Operating risk – PLN PPAs typically include a low availability penalty (usually limited to a reduction in revenue) and a heat rate penalty (reducing the fuel cost recovery to the extent the plant is inefficient).  Regulation 10 envisages not only these availability and heat rate penalties, but also frequency and ramp rate penalties.  It is not clear what impact these may have on the generator’s revenues.  Regulation 10 also expresses the availability penalties as being calculated on the basis of the amount of costs to be incurred by PLN due to unavailability of energy.  This may be over and above a simple reduction in revenue for the generator to the extent of the unavailability.  However, there is precedent for both PLN and offtakers in other jurisdictions taking a similar approach.  The extent to which this affects a project will depend on the level of penalties PLN is proposing.

Transfer of Ownership

Existing PPAs normally contain a Sponsors Agreement entered into between PLN and the sponsors/shareholders of the generator.  Under the Sponsors Agreement, a shareholder typically cannot transfer its shares in the generator until the fifth anniversary of the project’s COD except:  (i) where it is required under the financing agreements or (ii) to that shareholder’s affiliates or to another shareholder’s affiliate. 

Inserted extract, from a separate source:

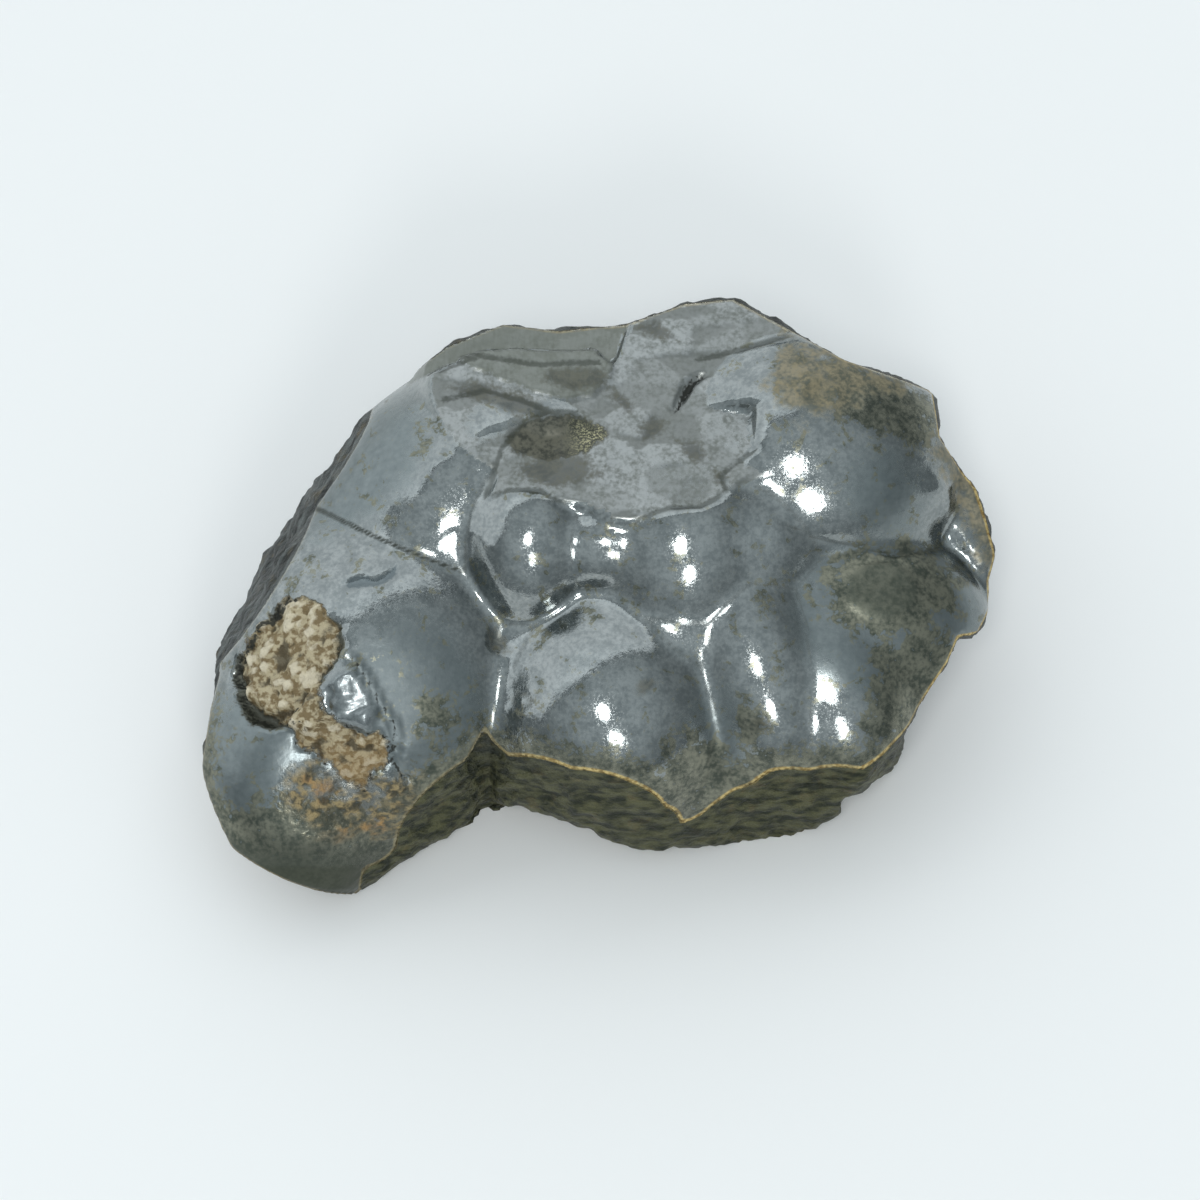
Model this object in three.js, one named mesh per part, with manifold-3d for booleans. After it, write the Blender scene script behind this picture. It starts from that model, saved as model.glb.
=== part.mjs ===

Regulation 10 limits the transfer restriction to COD only.  Pre-COD transfers are permitted if a transfer is made to a 90 percent owned affiliate.  All other transfers would require PLN consent.  We would expect that transfers made by the lenders in the context of an enforcement of share security would be approved up front by PLN.

Conclusion

Regulation 10 introduces some potential key changes to PLN’s traditional risk allocation, in particular as concerns the allocation of political risk and grid risk, and the structure of the contract.  While Regulation 10 certainly blurs the previously clearly defined lines on which PLN PPAs were structured, whether and to what extent it will affect the bankability of future PLN PPAs is difficult to determine at this stage, and will only become clear as PLN implements PPAs on the basis of this new regulation.